BMW, Badoit et Club Med constituent incontestablement le trio gagnant, en particulier parce que ces marques ont démontré une constance remarquable dans l’utilisation de ces termes. BMW avec «Le plaisir de conduire» a ancré sa marque sur cette expression depuis 1972. Et enfoncé le clou en 2010-2011 avec une série d’accroches commençant par la joie. Badoit, en partie à cause de la rime avec son nom, a souvent choisi le mot «joie» pour signer ses campagnes: «Repas sans Badoit, digestion sans joie» (1949), «Ya d’la joie dans la Badoit» (1989), «Bulles de joie depuis 1778» (2013). Le Club Med, qui se définit joliment en 1988 comme «La plus belle idée depuis l’invention du bonheur», s’est rarement départi de ce terme, depuis «Votre bonheur vous attend» (1965) jusqu’à «Redécouvrez le bonheur» (2014) en passant par le célèbre «Le bonheur si je veux» (1993).

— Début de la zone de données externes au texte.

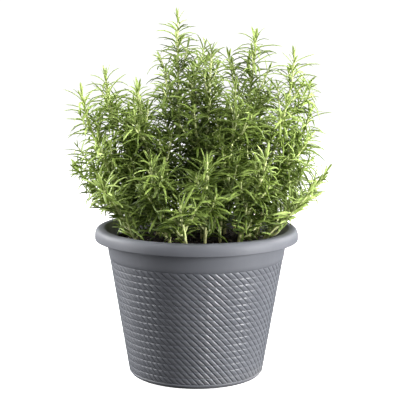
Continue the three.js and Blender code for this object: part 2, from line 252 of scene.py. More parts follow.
# The shell's section, from the underside outwards, up, over the rim and down inside. Each entry is
# (radius, height), and the rings of the weave go in between the two lists.
below_weave = [
    (15.5, 0), (16.4, 0.4), (17.6, 1.8), (18.5, 2.2), (78.6, 2.2), (79.4, 1.9), (80.4, 0.4),
    (81.2, 0), (91, 0), (93.6, 0.3), (96, 1.2), (97.7, 2.5), (98.8, 4),
    (wall_radius(5.5) + 0.1, 5.5), (wall_radius(6.6), 6.6), (wall_radius(7.1) - 0.4, 7.1),
]
skirt = RIM_RADIUS - SKIRT_THICKNESS
above_weave = [
    (wall_radius(175.8) - 0.5, 175.8), (wall_radius(176.3) + 0.1, 176.3),
    (wall_radius(177) + 0.4, 177), (wall_radius(182) + 0.4, 182), (wall_radius(192) + 0.25, 192),
    (wall_radius(203) + 0.1, 203), (wall_radius(212), 212), (wall_radius(215) + 0.7, 215),
    (139, 216.7), (143.4, 216.4), (145.9, 215.2), (skirt - 0.1, 213.2), (skirt, 210),
    (skirt, SKIRT_BOTTOM + 0.7), (skirt + 0.4, SKIRT_BOTTOM + 0.1), (skirt + 1.2, SKIRT_BOTTOM),
    (RIM_RADIUS - 0.6, SKIRT_BOTTOM), (RIM_RADIUS - 0.1, SKIRT_BOTTOM + 0.5),
    (RIM_RADIUS, SKIRT_BOTTOM + 1.3), (RIM_RADIUS, POT_HEIGHT - 11),
    (RIM_RADIUS - 0.25, POT_HEIGHT - 8), (RIM_RADIUS - 0.9, POT_HEIGHT - 5.2),
    (RIM_RADIUS - 2.1, POT_HEIGHT - 2.8), (RIM_RADIUS - 3.9, POT_HEIGHT - 1.1),
    (RIM_RADIUS - 6.2, POT_HEIGHT - 0.2), (RIM_RADIUS - 9, POT_HEIGHT),
    (RIM_RADIUS - 12.4, POT_HEIGHT), (RIM_RADIUS - 14.2, POT_HEIGHT - 0.4),
    (RIM_RADIUS - 15.9, POT_HEIGHT - 1.4), (inner_radius(216.6) + 0.3, 216.6),
    (inner_radius(213), 213), (inner_radius(206), 206), (inner_radius(196), 196),
    (inner_radius(FLOOR_TOP + CORNER), FLOOR_TOP + CORNER), (inner_radius(6), 5.8),
    (inner_radius(FLOOR_TOP) - CORNER, FLOOR_TOP),
]

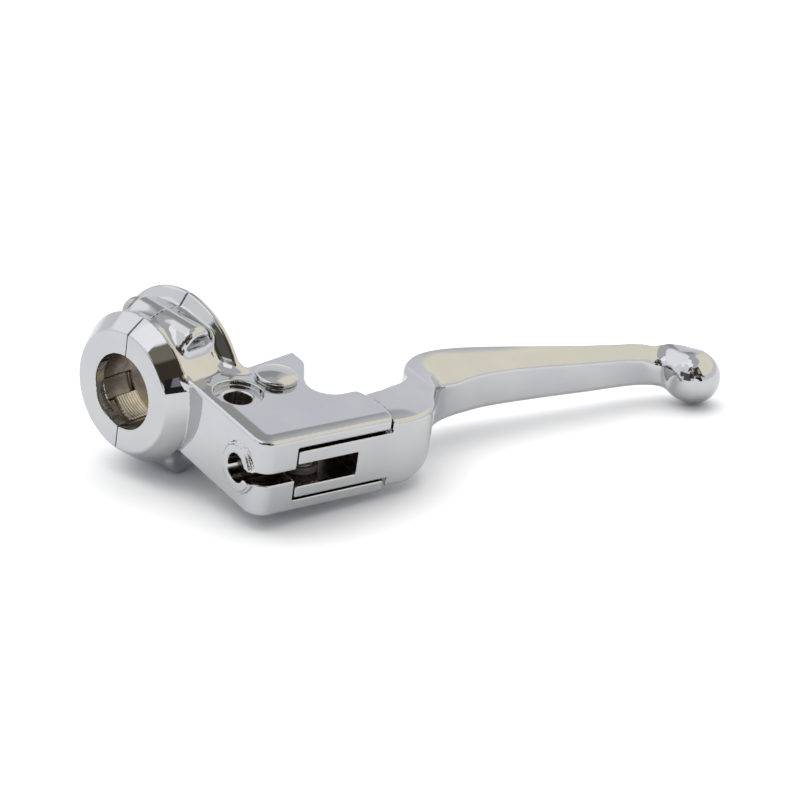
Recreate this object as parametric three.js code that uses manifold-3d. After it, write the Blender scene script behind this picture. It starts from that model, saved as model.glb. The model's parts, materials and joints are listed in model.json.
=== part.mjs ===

Mais on peut en citer bien d’autres, qui transcendent un soda («Ouvre du bonheur», Coca-Cola, 2009), un fromage («Prenons la vie côté plaisir», Président, 2014), une saucisse («Offrez-vous 20cm de pur bonheur», Morteau, 2012), un bien immobilier («Le bonheur n’attend pas», Seloger.com, 2014)… Quelques-unes ont osé l’anglicisme («Vivons la happy technology», Boulanger, 2008). Certaines ont abandonné en route de bien jolies expressions («Le plaisir de faire», Black & Decker, 1982). D’autres enfin, comme souvent, jouent avec leur nom («Le bonheur est dans le Vrai», 2005).

Le client-consommateur joue le jeu

Nous retenons ces expressions également pour deux autres raisons. Inconsciemment, elles nous rappellent que l’acte de consommer, d’acheter, de posséder procure en soi du plaisir: «Il est urgent de se faire plaisir» (Showroomprive.fr, 2011). Et les marques qui les utilisent jouent pleinement leur rôle: donner du sens à l’acte d’achat en dépassant la simple valeur d’usage de ce qu’elles vendent. Nous aimons leurs campagnes, métaphores du plaisir, de la joie, du bonheur et ce, depuis que la publicité existe.

Loin d’accuser ces marques de sur-promesse (on attend toujours la pétition qui, sur Facebook, protesterait contre le fait que personne n’a trouvé du bonheur au Club Med ou en ouvrant un Coke), nous acceptons d’être dupes. Clients-consommateurs adultes, nous acceptons de jouer le jeu, de contribuer nous-mêmes à ce que ces marques tiennent la promesse qu’elles nous font. On a envie de se faire plaisir, d’être joyeux, voire heureux avec elles et en partie grâce à elles. Comme le dit le philosophe Alain dans ses Propos sur le bonheur: «Il faut être heureux et y mettre du sien".»

Pour tous ceux qui trouveront cette analyse trop favorable à ces marques hédonistes, concluons avec Saint-Augustin, qui vivait, avant notre société de consommation et les innombrables désirs qu’elle suscite: «Le bonheur, c’est de continuer à désirer ce qu’on possède.» Le saint homme préférerait sans doute les marques qui, aujourd’hui, célèbrent les valeurs de partage, de solidarité et de tempérance.